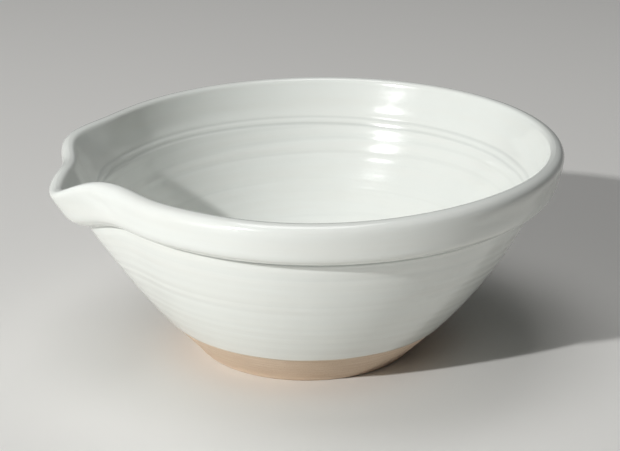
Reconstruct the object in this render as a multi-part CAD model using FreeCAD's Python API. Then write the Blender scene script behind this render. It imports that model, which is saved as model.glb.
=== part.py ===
import FreeCAD, Part
import math
import os

# Hand-thrown stoneware batter bowl: a flared round bowl with a thick collar under the rim and
# a pouring lip pulled from the rim by hand.  Millimetres, +Z up, origin at the centre of the
# foot on the surface it stands on, lip towards -X.
# The bowl is one fired clay body.  A liner glaze coats the inside, a second glaze coats the
# outside down to the wax line, and the two coats meet on the crest of the rim.

# sizes
GLAZE = 0.8            # thickness of each glaze coat
GLAZE_LINE = 21.3      # height of the wax line where the outer glaze stops
FOOT_BEVEL = 1.8       # bevel on the outer corner of the foot
FOOT_RING = 9.0        # width of the ring the bowl stands on
RECESS = 2.5           # depth of the trimmed recess inside the foot ring
RECESS_DRAFT = 2.0     # the recess wall leans in by this much
GROOVE_HEIGHT = 95.6   # height of the cut line under the collar
FLOOR = 12.8           # height of the glazed floor at the middle
FLOOR_DISC = 14.0      # radius of the flat middle of the floor

# outside wall above the foot: radius = WALL_START + WALL_FLARE * z - WALL_CURVE * z * z
WALL_START = 64.0
WALL_FLARE = 0.977
WALL_CURVE = 0.0034

# the collar from the groove up to the crest of the rim, then the inside down to the floor
COLLAR = [(129.4, 96.4), (131.8, 97.2), (133.4, 98.4), (135.2, 100.0), (136.5, 102.4), (137.4, 106.0),
          (138.2, 110.0), (138.9, 113.5), (138.8, 116.2), (136.8, 118.7), (133.8, 119.6)]
INSIDE = [(133.8, 119.6), (132.2, 119.4), (131.0, 118.9), (130.3, 118.0), (129.6, 116.3), (128.6, 113.6),
          (126.6, 108.5), (123.9, 102.0), (119.8, 95.4), (116.0, 87.5), (108.9, 74.0), (99.8, 58.5),
          (88.0, 42.0), (76.0, 29.4), (62.0, 20.2), (46.0, 15.4), (29.0, 13.2), (FLOOR_DISC, FLOOR)]

# the pulled lip: (amount, centre in degrees round from the lip, width in degrees)
OUTWARD = [(17.4, 0.0, 8.3), (10.4, -27.3, 7.8), (-6.0, 15.4, 8.0), (-3.0, 37.4, 11.2)]
UPWARD = [(-9.5, 0.0, 5.4), (2.5, 9.1, 4.7), (-5.4, -15.3, 8.0)]
FOLD = (-3.1, 9.1, 4.7)      # the collar's lower edge sags beside the lip
FOLD_SPREAD = 10.0
RIM_HEIGHT = 119.6
COLLAR_HEIGHT = 97.0
COLLAR_FOLLOW = 0.384        # share of the lip's pull that the wall takes at collar height
PULL_FOOT = 6.0              # height where that pull dies away
SAG_MIDDLE = 80.9            # the sag fades out below this height
SAG_SPREAD = 9.8

# small faults of hand throwing
LEAN = (0.0499, -0.0340)     # sideways drift of the wall for each millimetre of height
REAR_RISE = 2.4              # the rim opposite the lip stands this much higher
SIDE_RISE = (1.7, 115.0, 22.0)   # and it has a low swell to one side

STATIONS = 96                # points round each ring of the skin


def bell(angle, centre, width):
    return math.exp(-0.5 * ((angle - centre) / width) ** 2)


def total(bells, angle):
    return sum(amount * bell(angle, centre, width) for amount, centre, width in bells)


def above_collar(z):
    """0 below the collar rising to about 1 at the rim, with a soft start."""
    t = (z - COLLAR_HEIGHT) / (RIM_HEIGHT - COLLAR_HEIGHT)
    return 0.5 * (t + math.sqrt(t * t + 0.0225))


def thrown(r, z, angle):
    """Place a point of the round profile; angle is in degrees round from the lip."""
    below = max(0.0, (z - PULL_FOOT) / (COLLAR_HEIGHT - PULL_FOOT))
    lift = above_collar(z)
    pull = COLLAR_FOLLOW * min(1.0, below) ** 1.2 + (1 - COLLAR_FOLLOW) * lift
    sag = 1 / (1 + math.exp((SAG_MIDDLE - z) / SAG_SPREAD))
    fold = total([FOLD], angle) * bell(z, COLLAR_HEIGHT, FOLD_SPREAD)
    rise = (REAR_RISE * 0.5 * (1 - math.cos(math.radians(angle))) + total([SIDE_RISE], angle)) * lift
    radius = r + total(OUTWARD, angle) * pull * min(1.0, r / FLOOR_DISC - 1)
    height = z + total(UPWARD, angle) * sag + fold + rise
    turn = math.radians(180 + angle)
    return FreeCAD.Vector(radius * math.cos(turn) + LEAN[0] * height,
                          radius * math.sin(turn) + LEAN[1] * height,
                          height)


def flat_ring(r, z):
    """A true circle in a level plane, used where the clay is flat."""
    turns = [math.radians(180 + 360.0 * i / STATIONS) for i in range(STATIONS)]
    return [FreeCAD.Vector(r * math.cos(t) + LEAN[0] * z, r * math.sin(t) + LEAN[1] * z, z) for t in turns]


def ring(r, z):
    if r <= FLOOR_DISC:
        return flat_ring(r, z)
    turns = [360.0 * i / STATIONS for i in range(STATIONS)]
    return [thrown(r, z, turn if turn <= 180 else turn - 360) for turn in turns]


def around(points):
    """Poles of the closed cubic curve through one ring of points."""
    curve = Part.BSplineCurve()
    curve.interpolate(Points=points, PeriodicFlag=True, Parameters=list(range(len(points) + 1)))
    return curve


def along(points, stations):
    """Cubic curve through one column of poles."""
    curve = Part.BSplineCurve()
    curve.interpolate(Points=points, Parameters=stations)
    return curve


def stations_of(profile):
    """Distance along the profile at each of its points."""
    run = [0.0]
    for (r0, z0), (r1, z1) in zip(profile, profile[1:]):
        run.append(run[-1] + math.hypot(r1 - r0, z1 - z0))
    return run


def skin(rings, stations):
    """One smooth closed face through a stack of rings."""
    curves = [around(points) for points in rings]
    poles = [curve.getPoles() for curve in curves]
    first = curves[0]
    if len(rings) == 2:
        grid = [list(pair) for pair in zip(*poles)]
        mults, knots, degree = [2, 2], [0.0, 1.0], 1
    else:
        columns = [along(list(column), stations) for column in zip(*poles)]
        grid = [column.getPoles() for column in columns]
        mults, knots = columns[0].getMultiplicities(), columns[0].getKnots()
        degree = columns[0].Degree
    surface = Part.BSplineSurface()
    surface.buildFromPolesMultsKnots(grid, first.getMultiplicities(), mults, first.getKnots(), knots,
                                     True, False, first.Degree, degree)
    return surface.toShape()


def disc(points):
    return Part.Face(Part.Wire(around(points).toShape()))


def washer(outer, inner):
    """A flat face with a hole; the hole's wire runs the opposite way round to the outer one."""
    hole = Part.Wire(around(inner).toShape())
    hole.reverse()
    return Part.Face([Part.Wire(around(outer).toShape()), hole])


def closed(faces):
    shell = Part.makeShell(faces)
    shell.sewShape()
    solid = Part.makeSolid(shell)
    if solid.Volume < 0:
        solid.reverse()
    return solid


def wall_radius(z):
    return WALL_START + WALL_FLARE * z - WALL_CURVE * z * z


def wall_profile(bottom, top, count):
    heights = [bottom + (top - bottom) * i / (count - 1) for i in range(count)]
    return [(wall_radius(z), z) for z in heights]


def clay_profile(profile):
    """The clay surface GLAZE beneath a stretch of glazed surface that runs up and over the rim."""
    clay = []
    for i, (r, z) in enumerate(profile):
        r0, z0 = profile[max(0, i - 1)]
        r1, z1 = profile[min(len(profile) - 1, i + 1)]
        length = math.hypot(r1 - r0, z1 - z0)
        clay.append((r - GLAZE * (z1 - z0) / length, z + GLAZE * (r1 - r0) / length))
    return clay


def surfaces():
    """Every ring stack of the bowl, with shared rings where stretches meet."""
    wall = wall_profile(GLAZE_LINE, GROOVE_HEIGHT, 9)
    clay_wall = clay_profile(wall)
    clay_collar = clay_profile(COLLAR)
    clay_inside = clay_profile(INSIDE)
    crest = (COLLAR[-1][0], COLLAR[-1][1] - GLAZE)
    corner = (COLLAR[0][0] - GLAZE, COLLAR[0][1] + 0.3)
    clay_collar[0] = corner
    clay_collar[-1] = crest
    clay_inside[0] = crest
    clay_inside[-1] = (FLOOR_DISC, FLOOR - GLAZE)
    foot_top = clay_wall[0]
    foot = wall_profile(FOOT_BEVEL, foot_top[1], 4)
    foot = [(r - GLAZE, z) for r, z in foot[:-1]] + [foot_top]
    return {
        "foot": foot,
        "wall": wall, "groove": [wall[-1], COLLAR[0]], "collar": COLLAR, "inside": INSIDE,
        "clay_wall": clay_wall, "clay_groove": [clay_wall[-1], corner],
        "clay_collar": clay_collar, "clay_inside": clay_inside,
    }


def stack(profile):
    return skin([ring(r, z) for r, z in profile], stations_of(profile))


def edge_face(a, b):
    return skin([ring(*a), ring(*b)], None)


def stoneware_body(p):
    foot_radius = p["foot"][0][0]
    stand = flat_ring(foot_radius - FOOT_BEVEL, 0.0)
    inner_stand = flat_ring(foot_radius - FOOT_BEVEL - FOOT_RING, 0.0)
    recess_edge = flat_ring(foot_radius - FOOT_BEVEL - FOOT_RING - RECESS_DRAFT, RECESS)
    faces = [
        disc(recess_edge),
        skin([inner_stand, recess_edge], None),
        washer(stand, inner_stand),
        skin([stand, ring(*p["foot"][0])], None),
        stack(p["foot"]),
        stack(p["clay_wall"]),
        edge_face(*p["clay_groove"]),
        stack(p["clay_collar"]),
        stack(p["clay_inside"]),
        disc(ring(*p["clay_inside"][-1])),
    ]
    return closed(faces)


def outer_glaze(p):
    return closed([
        edge_face(p["clay_wall"][0], p["wall"][0]),
        stack(p["wall"]),
        edge_face(*p["groove"]),
        stack(p["collar"]),
        edge_face(p["collar"][-1], p["clay_collar"][-1]),
        stack(p["clay_collar"]),
        edge_face(*p["clay_groove"]),
        stack(p["clay_wall"]),
    ])


def liner_glaze(p):
    return closed([
        edge_face(p["inside"][0], p["clay_inside"][0]),
        stack(p["inside"]),
        disc(ring(*p["inside"][-1])),
        stack(p["clay_inside"]),
        disc(ring(*p["clay_inside"][-1])),
    ])


def main():
    os.makedirs("parts", exist_ok=True)
    profiles = surfaces()
    pieces = {
        "stoneware_body": stoneware_body(profiles),
        "outer_glaze": outer_glaze(profiles),
        "liner_glaze": liner_glaze(profiles),
    }
    for name, solid in pieces.items():
        solid.exportStep("parts/%s.step" % name)
        box = solid.BoundBox
        print(name, solid.ShapeType, solid.isValid(), solid.isClosed(), round(solid.Volume, 1),
              [round(v, 2) for v in (box.XMin, box.XMax, box.YMin, box.YMax, box.ZMin, box.ZMax)])


main()
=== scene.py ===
import math

import bpy
import numpy as np
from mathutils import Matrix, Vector


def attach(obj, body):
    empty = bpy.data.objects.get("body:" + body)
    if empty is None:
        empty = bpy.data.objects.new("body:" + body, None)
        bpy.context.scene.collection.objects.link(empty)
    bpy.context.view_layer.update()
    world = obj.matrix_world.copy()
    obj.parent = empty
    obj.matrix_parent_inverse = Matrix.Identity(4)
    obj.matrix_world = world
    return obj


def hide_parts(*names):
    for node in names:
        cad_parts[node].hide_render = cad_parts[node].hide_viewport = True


# The looks of a hand-thrown stoneware batter bowl, in metres, in the frame of the CAD part:
# +Z up, origin at the centre of the foot, lip towards -X.  Shapes are worked out in
# millimetres and scaled once when a mesh is made.

MM = 0.001

# bowl sizes, as in the CAD part
GLAZE = 0.8
GLAZE_LINE = 21.3
FOOT_BEVEL = 1.8
FOOT_RING = 9.0
RECESS = 2.5
RECESS_DRAFT = 2.0
GROOVE_HEIGHT = 95.6
FLOOR = 12.8
FLOOR_DISC = 14.0
WALL_START = 64.0
WALL_FLARE = 0.977
WALL_CURVE = 0.0034
COLLAR = [(129.4, 96.4), (131.8, 97.2), (133.4, 98.4), (135.2, 100.0), (136.5, 102.4), (137.4, 106.0),
          (138.2, 110.0), (138.9, 113.5), (138.8, 116.2), (136.8, 118.7), (133.8, 119.6)]
INSIDE = [(133.8, 119.6), (132.2, 119.4), (131.0, 118.9), (130.3, 118.0), (129.6, 116.3), (128.6, 113.6),
          (126.6, 108.5), (123.9, 102.0), (119.8, 95.4), (116.0, 87.5), (108.9, 74.0), (99.8, 58.5),
          (88.0, 42.0), (76.0, 29.4), (62.0, 20.2), (46.0, 15.4), (29.0, 13.2), (FLOOR_DISC, FLOOR)]

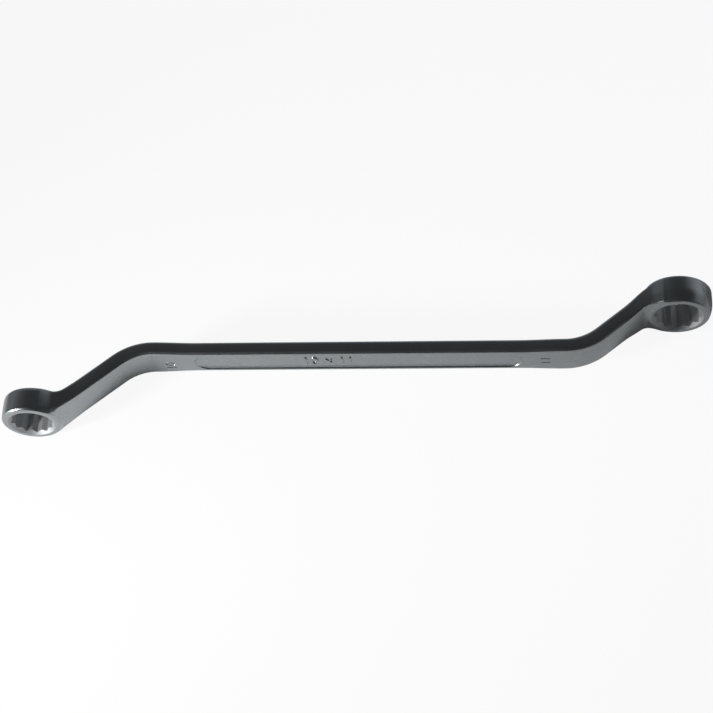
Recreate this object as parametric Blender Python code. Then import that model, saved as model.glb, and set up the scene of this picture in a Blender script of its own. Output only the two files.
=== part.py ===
"""Double-ended deep-offset ring spanner with two twelve-point ring heads, lying on its side.

The real tool is one drop forging. Its regions are five solids that meet face to face:
the shank, two cranks and two ring heads. In the spanner's own frame the shank lies along X,
the bores run along Y, and the plane Z = 0 halves it. An empty then turns the whole spanner
so that both heads rest on the ground, with the middle of its outline over the origin.
"""

import math
from dataclasses import dataclass

import bmesh
import bpy

# Shank
SHANK_WIDTH = 0.0096
SHANK_THICKNESS = 0.0042
EDGE_RADIUS = 0.0010
FACE_CROWN = 0.0001
SWELL_LENGTH = 0.0120

# Recessed panel on both wide faces
PANEL_MARGIN = 0.0110
PANEL_RIM = 0.00135
PANEL_DEPTH = 0.0005

# Cranks and necks
CRANK_ANGLE = math.radians(40.7)
BEND_RADIUS = 0.0148
NECK_BEND_RADIUS = 0.0040
NECK_FLARE_RADIUS = 0.0250
NECK_FILLET_RADIUS = 0.0020
NECK_FILLET_ANGLE = math.radians(52)
NECK_SINK = 0.0002
NECK_ROOT = 0.0026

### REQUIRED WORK
Print only the lines that run from the start of the listing to the line bearing "# outside down"; please keep the first line and that last one, exactly as they appear.

### CORRECT OUTPUT
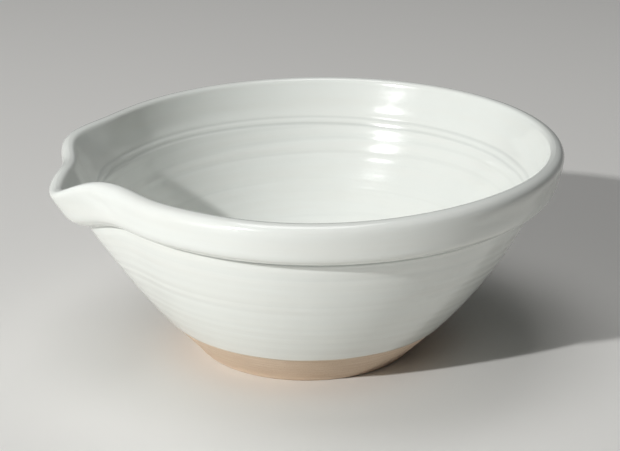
Reconstruct the object in this render as a multi-part CAD model using FreeCAD's Python API. Then write the Blender scene script behind this render. It imports that model, which is saved as model.glb.
=== part.py ===
import FreeCAD, Part
import math
import os

# Hand-thrown stoneware batter bowl: a flared round bowl with a thick collar under the rim and
# a pouring lip pulled from the rim by hand.  Millimetres, +Z up, origin at the centre of the
# foot on the surface it stands on, lip towards -X.
# The bowl is one fired clay body.  A liner glaze coats the inside, a second glaze coats the
# outside down to the wax line, and the two coats meet on the crest of the rim.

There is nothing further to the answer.